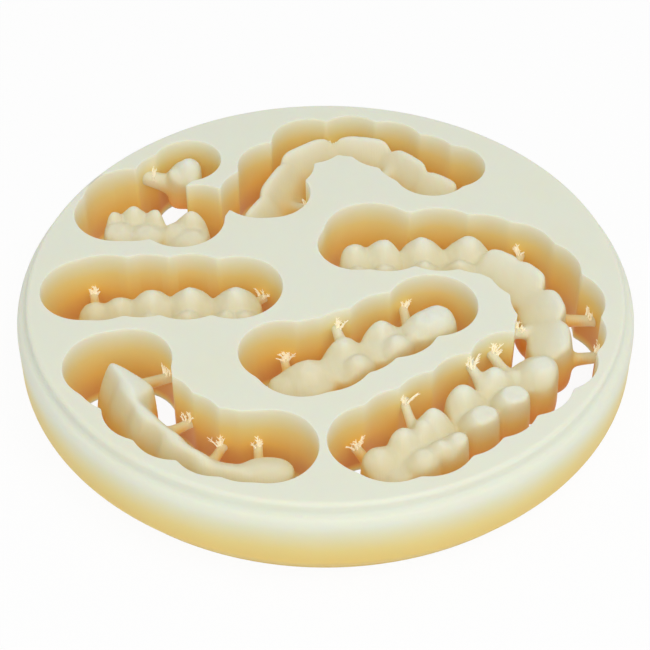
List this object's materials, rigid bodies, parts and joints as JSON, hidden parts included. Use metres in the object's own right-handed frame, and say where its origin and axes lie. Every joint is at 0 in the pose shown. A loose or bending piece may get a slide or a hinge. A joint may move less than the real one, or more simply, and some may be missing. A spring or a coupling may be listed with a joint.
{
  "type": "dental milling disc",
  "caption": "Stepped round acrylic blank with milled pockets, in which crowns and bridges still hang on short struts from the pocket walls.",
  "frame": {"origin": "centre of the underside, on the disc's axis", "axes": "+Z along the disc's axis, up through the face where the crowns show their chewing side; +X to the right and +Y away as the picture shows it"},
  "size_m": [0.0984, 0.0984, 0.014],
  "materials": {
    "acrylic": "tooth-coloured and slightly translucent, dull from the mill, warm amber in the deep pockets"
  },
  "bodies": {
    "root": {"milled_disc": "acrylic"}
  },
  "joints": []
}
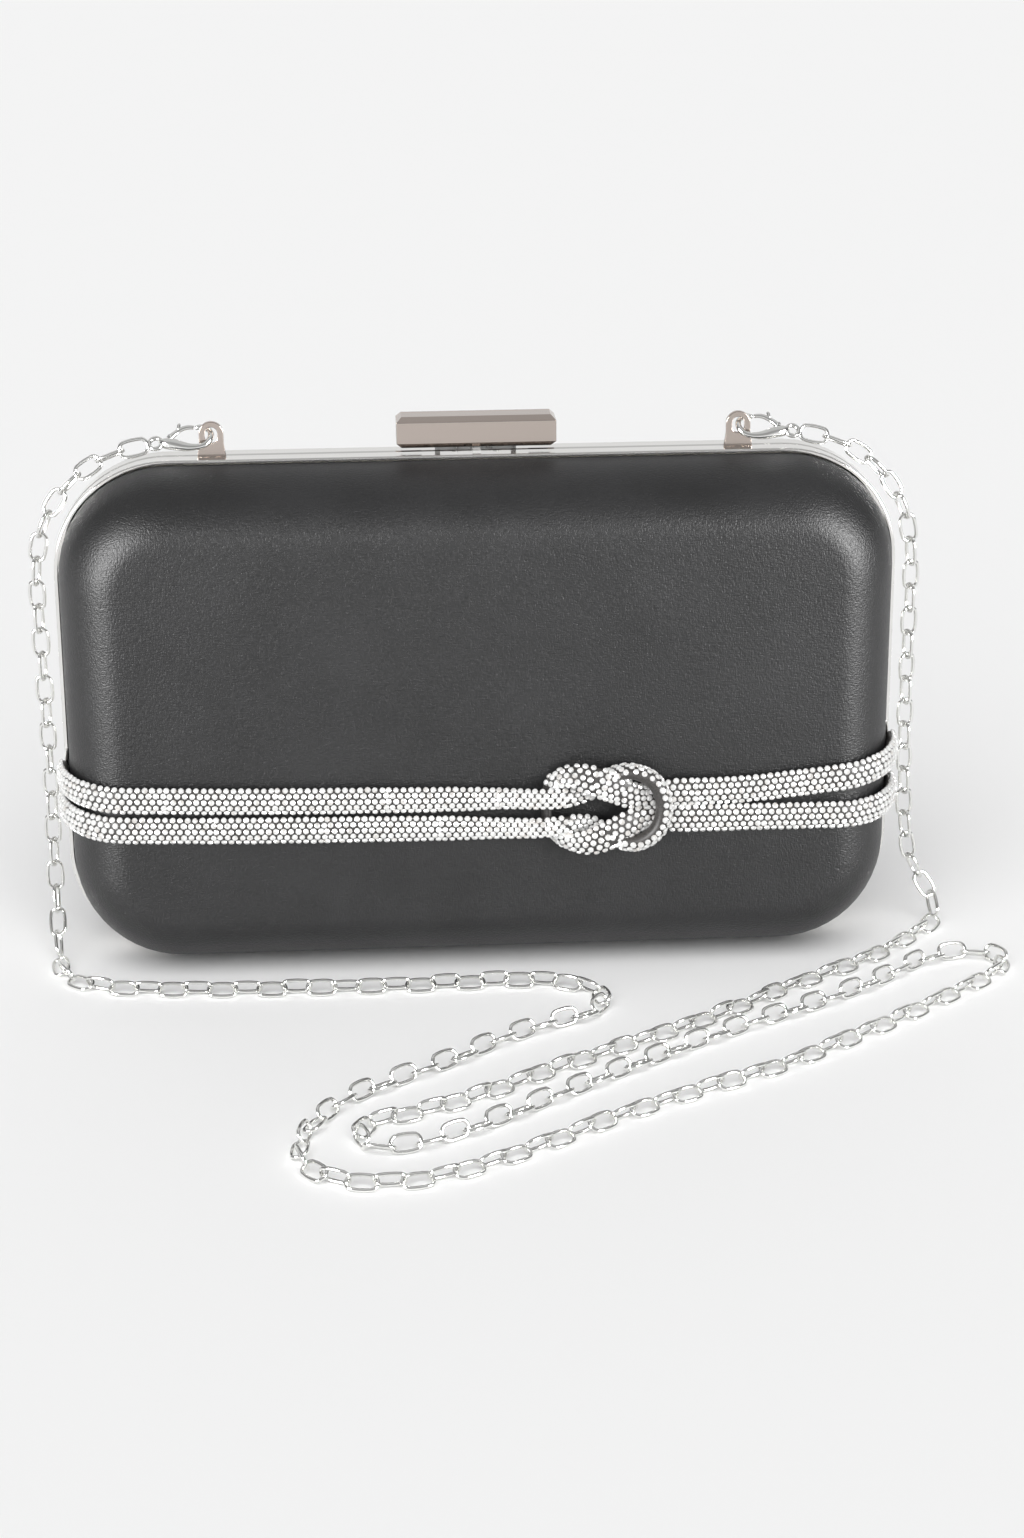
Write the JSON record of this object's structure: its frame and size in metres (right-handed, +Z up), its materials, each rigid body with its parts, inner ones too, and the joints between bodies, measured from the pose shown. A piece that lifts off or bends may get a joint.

▶ _Your instructions_
Show all lines above holding "origin".

▶ _Response_
List this object's materials, rigid bodies, parts and joints as JSON, hidden parts included. Use metres in the object's own right-handed frame, and say where its origin and axes lie. Every joint is at 0 in the pose shown. A loose or bending piece may get a slide or a hinge. A joint may move less than the real one, or more simply, and some may be missing. A spring or a coupling may be listed with a joint.
  "frame": {"origin": "centre of the underside, on the disc's axis", "axes": "+Z along the disc's axis, up through the face where the crowns show their chewing side; +X to the right and +Y away as the picture shows it"},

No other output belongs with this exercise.